FridgeSeal · on April 11, 2018

This is super, super cool - thanks for sharing!

cies · on April 11, 2018

Most welcome. It's one of those projects that I keep half an eye on because it is just waaay too fantastic while not being unfeasible.

MichaelRenor · on April 10, 2018

Git is a use-case that is excellent for 90% of development. Sqlite is just an example where the use-case isn't necessarily ideal, not an indicator that it's "better" than git.

bch · on April 10, 2018

I’m a fossil fan.

I’d say that git is fine for 90% of development (or some arbitrarily large number), but so is fossil. I don’t even think that SQLite-in-git would necessarily be a deal-breaker that couldn’t be worked around (drh ‘sqlite can chime in here).
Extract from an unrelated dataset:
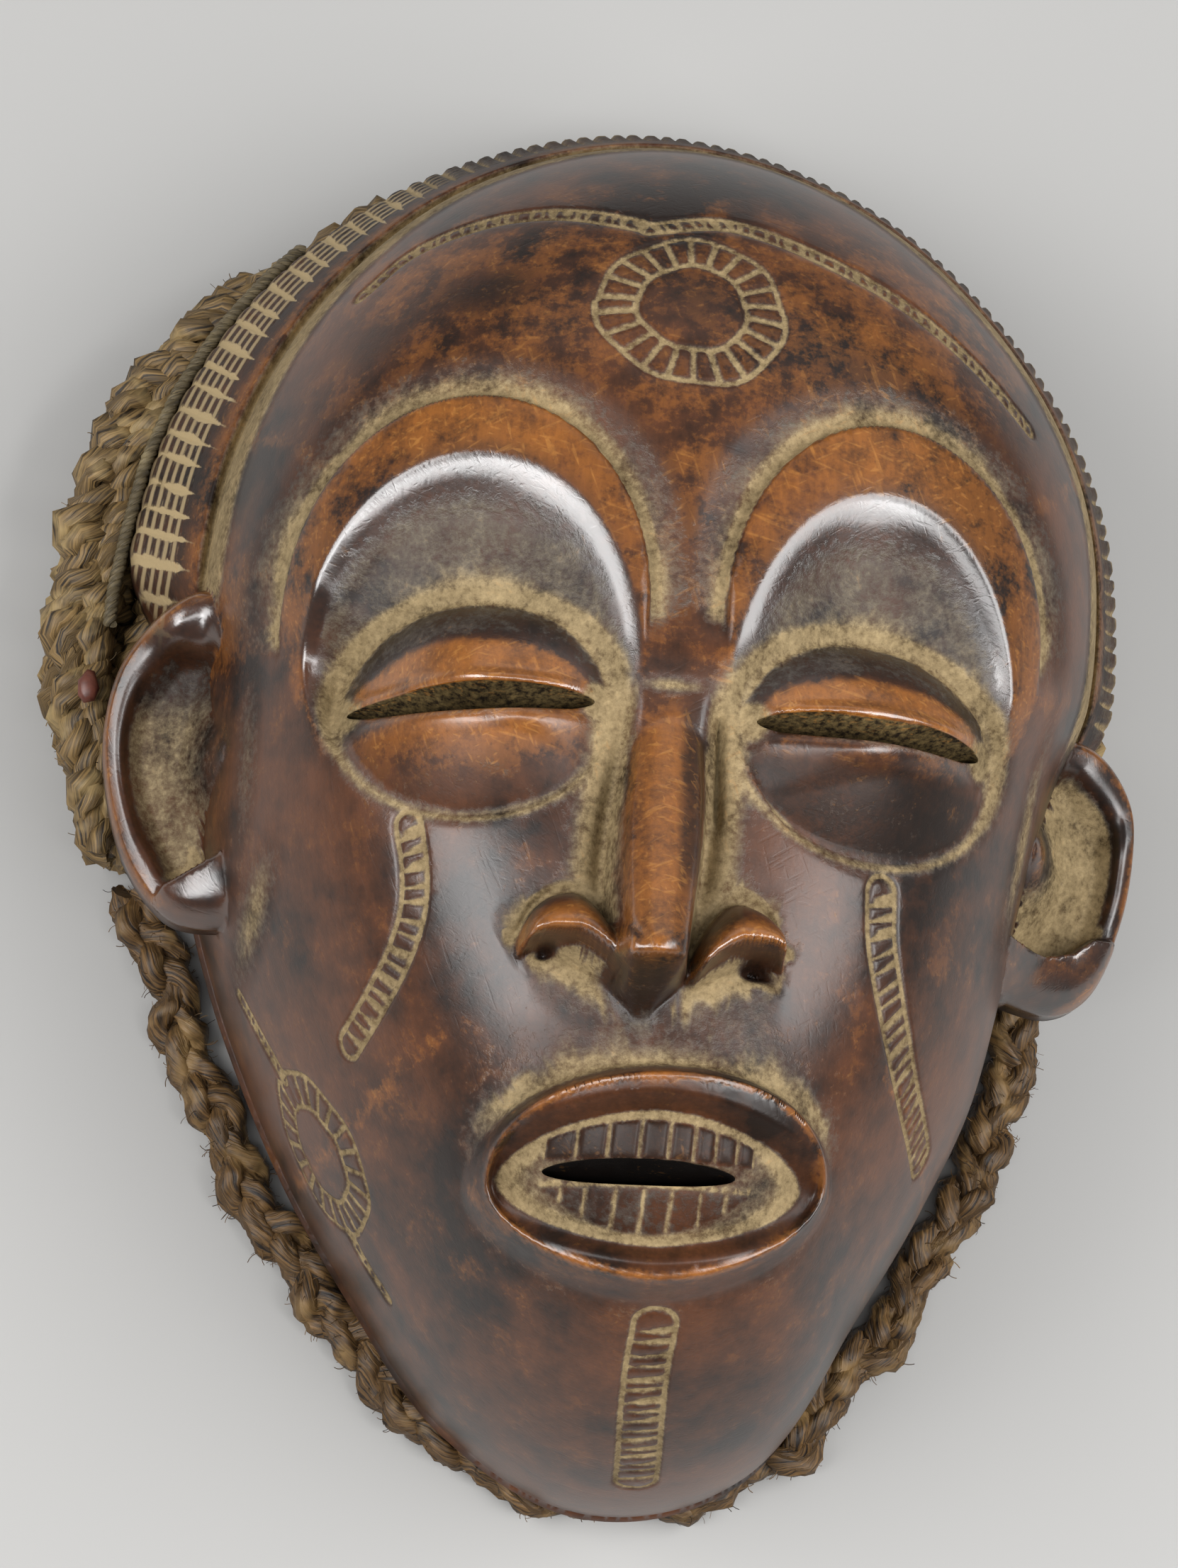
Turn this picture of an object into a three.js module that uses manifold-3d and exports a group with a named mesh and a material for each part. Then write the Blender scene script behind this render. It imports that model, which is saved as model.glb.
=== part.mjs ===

The whole space (from personal projects to global collaboration) is diverse enough that there’s no talking about “better” without qualifying the situation, either.

Fossil is good for a large subset of work that can benefit from source control management, regardless of git.

What git definately has is

1) scaleabilty, which is probably of no consequence for 99% of the cases it is employed

2) network effect, for better AND worse

nebulous1 · on April 10, 2018

> drh ‘sqlite can chime in here

He already has

> With Git, it is very difficult to find the successors (decendents) of a check-in ... This is a deal-breaker, a show-stopper.

AstralStorm · on April 11, 2018

Someone still thinks in the single main branch mode. It is sometimes the main case but definitely not in git world.

This operation is not easy in any DAG. It involves:

- find all or desired branch tips - walk backwards until hitting tge desired checkin - memoize already seen parents to not walk them multiple times

bzbarsky · on April 11, 2018

Amusingly enough, git's scaleability is also not that great (e.g. worse than mercurial last I checked).

The network effects are there, though.

AstralStorm · on April 11, 2018

Please provide the source about scalability. Also what kind of scalability?